From the kick off after England went ahead to the final whistle, Iceland were superior in every department. They didn’t just work harder, they were fitter, more organised and technically superior.
It’s one thing to never look like conceding a goal – even a poor Slovakia team managed that – but it’s another to be able to run at defenders and play the kind of incisive passes that seemed well beyond the English players.
Some people will be ignorant enough to bring up that half the Iceland squad play their club football in Scandinavian leagues, or that Gylfi Sigurdsson is the only Icelandic player since 37-year-old substitute Eidur Gudjohnsen to have achieved anything in the Premier League. But nobody knows where the rest of the Icelandic squad will be in a few years.
I’ll never forget when Croatia knocked England out of Euro 2008 qualifying at Wembley with a number of players who played in the Croatian league. Across the media and across the England squad, the view aired in public was that not one Croatia player would get into the England team.
When you look back and think that that Croatia team had the likes of Luka Modric, Darijo Srna, Eduardo and the Kovac brothers, our arrogance was unbelievable.
Then-Croatia manager Slaven Bilic wasn’t shy of telling us as much either.
“I read in the papers that you said none of my players would get in the England team,” Bilic said. “Guys, wake up.”
“You didn’t lose tonight because of the tactics. We are simply a better team.
“I love your team but we are a better team.”
Nine years on from that defeat and we still haven’t listened to Bilic and woken up.

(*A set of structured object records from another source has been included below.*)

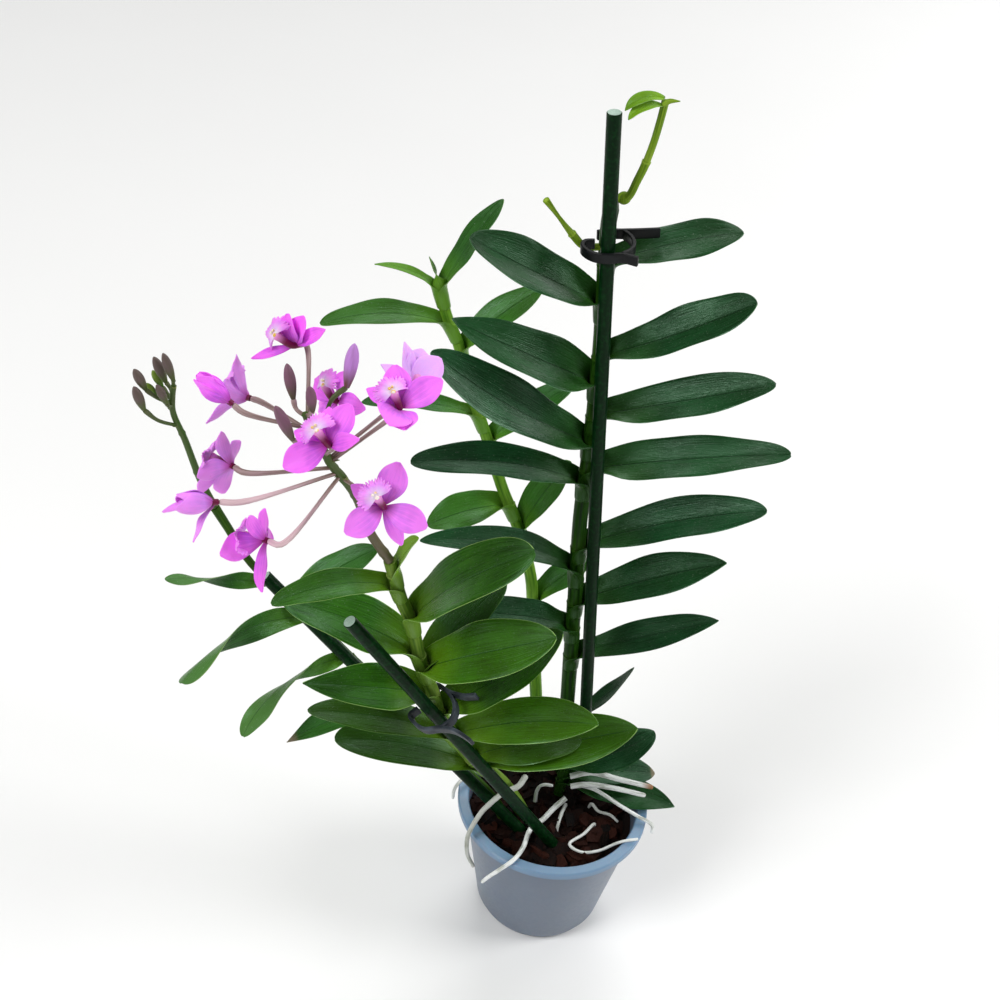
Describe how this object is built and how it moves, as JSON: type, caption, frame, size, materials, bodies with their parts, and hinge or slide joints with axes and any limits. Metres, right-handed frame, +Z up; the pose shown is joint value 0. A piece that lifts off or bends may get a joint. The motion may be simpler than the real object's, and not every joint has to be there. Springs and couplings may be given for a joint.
{
  "type": "potted epidendrum orchid",
  "caption": "Reed-stem orchid in a tapered pot: leafy canes, a spray of pink blooms and a spray of buds, held by green stakes and clips.",
  "frame": {"origin": "middle of the pot's underside", "axes": "+Z up, -Y towards the side that the plant is seen from, -X towards the flower spray"},
  "size_m": [0.3498, 0.2129, 0.5618],
  "materials": {
    "dark_leaf": "waxy leaf, satin",
    "mid_leaf": "waxy leaf, satin",
    "bright_leaf": "waxy leaf, satin",
    "flower_stalk": "smooth plant stalk",
    "bud": "smooth closed bud",
    "petal": "soft petal",
    "stake_coat": "moulded plastic coat",
    "black_clip": "moulded plastic",
    "grey_clip": "moulded plastic",
    "root": "dry spongy root",
    "pot_plastic": "thin moulded plastic, satin",
    "bark": "damp bark chips"
  },
  "bodies": {
    "root": {"tall_cane": "dark_leaf", "middle_cane": "mid_leaf", "flowering_cane": "bright_leaf", "bud_cane": "mid_leaf", "basal_shoot": "dark_leaf", "bloom_01": "petal", "bloom_02": "petal", "bloom_03": "petal", "bloom_04": "petal", "bloom_05": "petal", "bloom_06": "petal", "bloom_07": "petal", "bloom_08": "petal", "bloom_09": "petal", "bloom_10": "petal", "bloom_11": "petal", "flower_spray": "flower_stalk", "bud_spray": "bud", "tall_stake": "stake_coat", "front_stake": "stake_coat", "left_stake": "stake_coat", "tall_clip": "black_clip", "front_clip": "grey_clip", "aerial_root_01": "root", "aerial_root_02": "root", "aerial_root_03": "root", "aerial_root_04": "root", "aerial_root_05": "root", "aerial_root_06": "root", "aerial_root_07": "root", "aerial_root_08": "root", "aerial_root_09": "root", "aerial_root_10": "root", "pot": "pot_plastic", "growing_medium": "bark"}
  },
  "joints": []
}
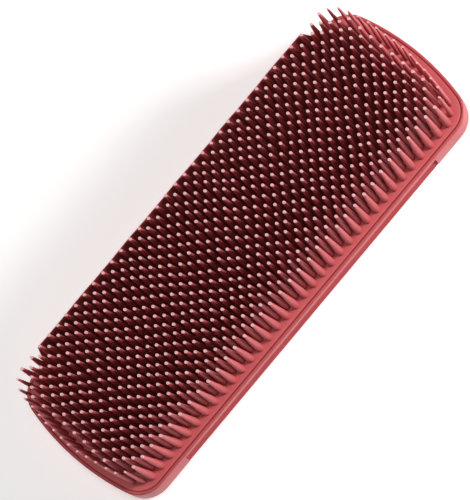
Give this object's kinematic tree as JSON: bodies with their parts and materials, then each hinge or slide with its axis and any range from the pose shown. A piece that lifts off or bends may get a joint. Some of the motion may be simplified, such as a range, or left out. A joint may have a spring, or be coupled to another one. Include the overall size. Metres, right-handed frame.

It seems as if nobody noticed that Iceland qualified easily for the tournament from a group containing Holland, Turkey and the Czech Republic, then qualified for the last 16 with the same amount of points as England in a much harder group.
So why is it such a shock that we we were beaten by a team that came into last night’s match looking better than England and with more momentum?
What gives us any right to think we are a world class football nation? The Premier League? Surely now the public can see it for what it is, a league where the style of football, the coaching and the refereeing is weighted towards English players and an English style.
The likes of Harry Kane and Dele Alli are not world class players because they have never even played competitive matches against the best Europe and the world have to offer.
It would probably be best if some of our players went abroad to be coached in a way that could see them reach the technical level of, first, Iceland and then, eventually, some of the world’s leading football nations. Unfortunately this will never happen because of the wages on offer in the Premier League.
Since the 2008 World Cup, we have only won four games at international tournaments, and in addition to the loss against Iceland, we have drawn to Algeria, Costa Rica, Russia and Slovakia.
Maybe it’s finally time to admit these nations are our level.